Senior Site Reliability Engineer

Unreal Gigs
CA
Remote
Full-time
Quick Apply

We are seeking an experienced Site Reliability Engineer (SRE) who is passionate about leveraging data and automation to optimize a highly dynamic infrastructure.

This role entails managing infrastructure and internal tooling to streamline operations and ensure a seamless customer experience.

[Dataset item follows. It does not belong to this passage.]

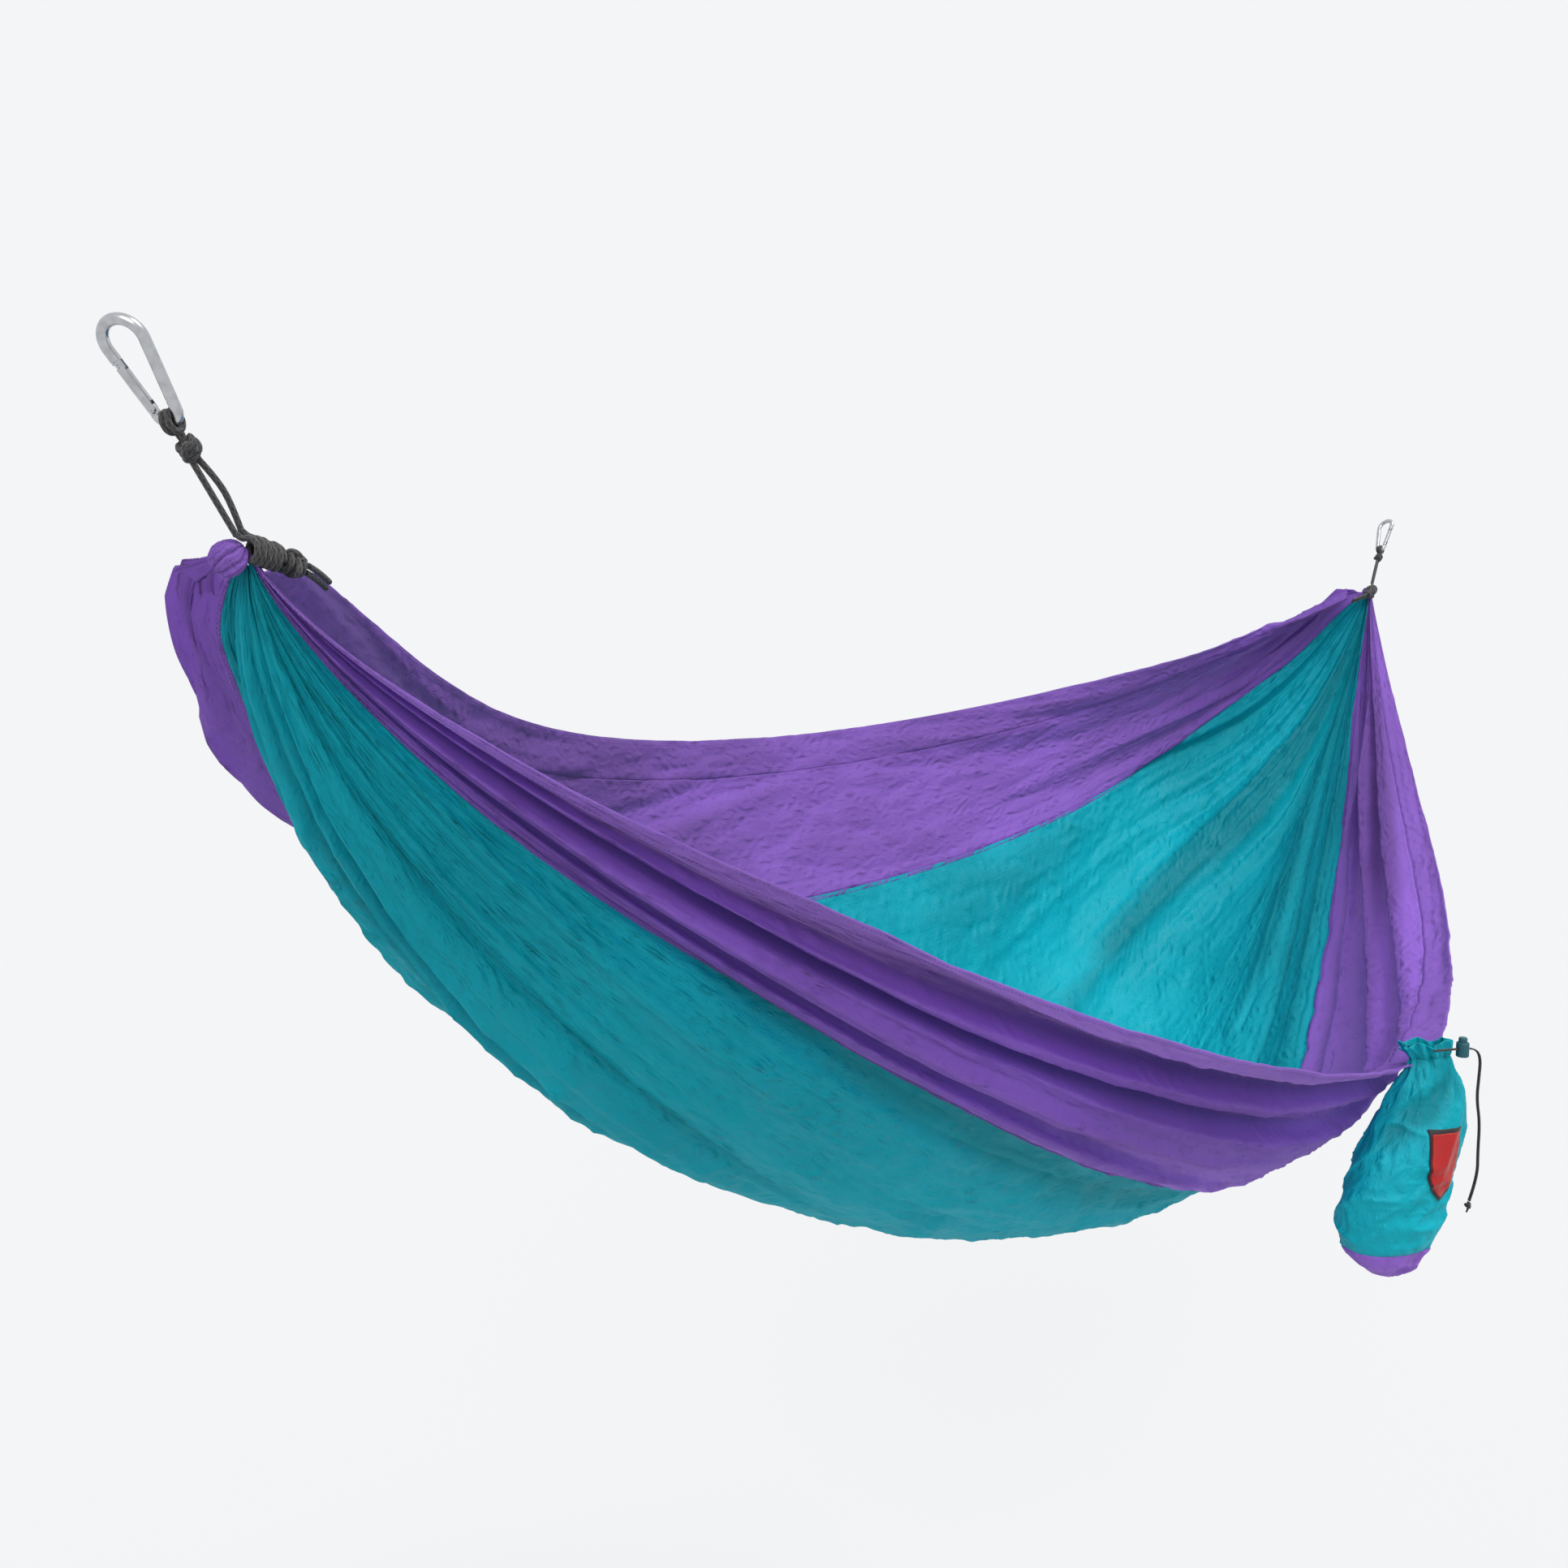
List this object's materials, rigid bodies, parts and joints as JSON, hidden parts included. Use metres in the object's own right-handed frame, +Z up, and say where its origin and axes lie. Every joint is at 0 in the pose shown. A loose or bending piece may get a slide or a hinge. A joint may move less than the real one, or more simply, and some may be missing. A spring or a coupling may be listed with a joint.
{
  "type": "camping hammock",
  "caption": "Gathered-end camping hammock of thin cloth: wide middle panel, two side panels with hems, knotted ropes on steel snap hooks, and a drawcord stuff sack sewn to one hem.",
  "frame": {"origin": "top of the near snap hook, at the inside of its wide bow, where it hangs from its anchor", "axes": "+X runs level from the near anchor to the far anchor, +Z is up, and -Y is the side that the stuff sack hangs on"},
  "size_m": [2.8148, 1.0418, 1.051],
  "materials": {
    "teal_cloth": "fine plain weave, soft sheen, crinkled",
    "purple_cloth": "fine plain weave, soft sheen, crinkled",
    "hem_cloth": "folded and stitched cloth, soft sheen",
    "channel_cloth": "tightly gathered cloth",
    "steel": "polished wire",
    "pin_steel": "turned",
    "spring_steel": "drawn wire",
    "rope": "braided cord",
    "sack_cloth": "fine plain weave, soft sheen",
    "sack_base_cloth": "fine plain weave, soft sheen",
    "patch": "close-woven patch, stitched edge",
    "drawcord": "thin braided cord",
    "lock_plastic": "moulded"
  },
  "bodies": {
    "bed": {"near_hem": "hem_cloth", "near_side_panel": "purple_cloth", "center_panel": "teal_cloth", "far_side_panel": "purple_cloth", "far_hem": "hem_cloth", "near_end_channel": "channel_cloth", "near_rope_eye": "rope", "near_eye_knot": "rope", "near_rope_straight": "rope", "near_rope_bowed": "rope", "near_rope_wraps": "rope", "near_cinch_knot": "rope", "near_channel_cord_upper": "rope", "near_channel_cord_lower": "rope", "far_end_channel": "channel_cloth", "far_rope_eye": "rope", "far_eye_knot": "rope", "far_rope_straight": "rope", "far_rope_bowed": "rope", "far_rope_wraps": "rope", "far_cinch_knot": "rope", "far_channel_cord_upper": "rope", "far_channel_cord_lower": "rope", "sack_tab": "sack_cloth"},
    "near_hook": {"near_hook_body": "steel", "near_latch_pin": "pin_steel"},
    "near_hook_gate": {"near_gate": "steel", "near_gate_rivet": "pin_steel", "near_gate_pusher": "pin_steel", "near_gate_spring": "spring_steel"},
    "far_hook": {"far_hook_body": "steel", "far_latch_pin": "pin_steel"},
    "far_hook_gate": {"far_gate": "steel", "far_gate_rivet": "pin_steel", "far_gate_pusher": "pin_steel", "far_gate_spring": "spring_steel"},
    "stuff_sack": {"sack_body": "sack_cloth", "sack_mouth_channel": "sack_cloth", "sack_base": "sack_base_cloth", "sack_patch": "patch", "drawcord_front": "drawcord", "drawcord_back": "drawcord", "drawcord_knot": "drawcord"},
    "cord_lock": {"cord_lock_body": "lock_plastic", "cord_lock_spring": "spring_steel"},
    "cord_lock_button": {"cord_lock_plunger": "lock_plastic"}
  },
  "joints": [
    {"name": "near_hook_swing", "type": "hinge", "parent": "bed", "child": "near_hook", "pos_m": [0.03703, 0, -0.05703], "axis": [0.3142, -0.9272, 0.204], "range_deg": [-45, 45]},
    {"name": "far_hook_swing", "type": "hinge", "parent": "bed", "child": "far_hook", "pos_m": [2.76296, 0, -0.05703], "axis": [0.3142, 0.9272, -0.204], "range_deg": [-45, 45]},
    {"name": "near_gate_hinge", "type": "hinge", "parent": "near_hook", "child": "near_hook_gate", "pos_m": [0.02783, 0.00802, -0.04881], "axis": [0.7776, 0.3746, 0.505], "range_deg": [0, 25], "stiffness_Nm_per_rad": 0.15, "springref_deg": -22.92},
    {"name": "far_gate_hinge", "type": "hinge", "parent": "far_hook", "child": "far_hook_gate", "pos_m": [2.76673, -0.00802, -0.04528], "axis": [-0.7776, 0.3746, 0.505], "range_deg": [0, 25], "stiffness_Nm_per_rad": 0.15, "springref_deg": -22.92},
    {"name": "sack_swing", "type": "hinge", "parent": "bed", "child": "stuff_sack", "pos_m": [1.3877, -0.4664, -0.7242], "axis": [-0.8, 0.6, 0], "range_deg": [-10, 60]},
    {"name": "cord_lock_slide", "type": "slide", "parent": "stuff_sack", "child": "cord_lock", "axis": [0.8, -0.6, 0], "range_m": [0, 0.004]},
    {"name": "cord_lock_press", "type": "slide", "parent": "cord_lock", "child": "cord_lock_button", "axis": [0, 0, -1], "range_m": [0, 0.004], "stiffness_N_per_m": 300, "springref_m": -0.004, "deforming": ["cord_lock_spring"]}
  ]
}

As a member of our team, you will be instrumental in scaling our infrastructure, automating tasks to reduce manual effort, and fostering a culture of innovation and continuous improvement.

Requirements

What You’ll Do

  • By 30 Days :
  • Utilize your expertise in observability to enhance our existing tools and scale our platform to accommodate growth.
  • Improve automation processes to streamline infrastructure scaling and enhance the development experience.
  • By 90 Days :
  • Contribute to diversifying and scaling our platform across additional regions to meet growing demands.
  • Assess options for upgrading our real-time data pipeline to support enhanced multi-regional capabilities.
  • Provide platform support to engineering teams, leveraging data insights to drive decision-making.
  • By 1 Year :
  • Collaborate with engineering to redefine observability standards for the Fathom platform and implement improvements to minimize friction.
  • Participate in designing and implementing enhancements to our elastic multi-regional storage platform.
  • Lead initiatives to enhance platform reliability and efficiency.

Requirements

Hard Skills :

  • Proficiency with Infrastructure as Code (IaC) and GitOps tools.
  • Strong foundation in Observability best practices and implementation.
  • Experience working in a Software as a Service (SaaS) or Platform as a Service (PaaS) environment.
  • Familiarity with our tech stack, including Google Compute, Kubernetes, Message Queues, Prometheus, ClickHouse, ArgoCD, and Github Actions.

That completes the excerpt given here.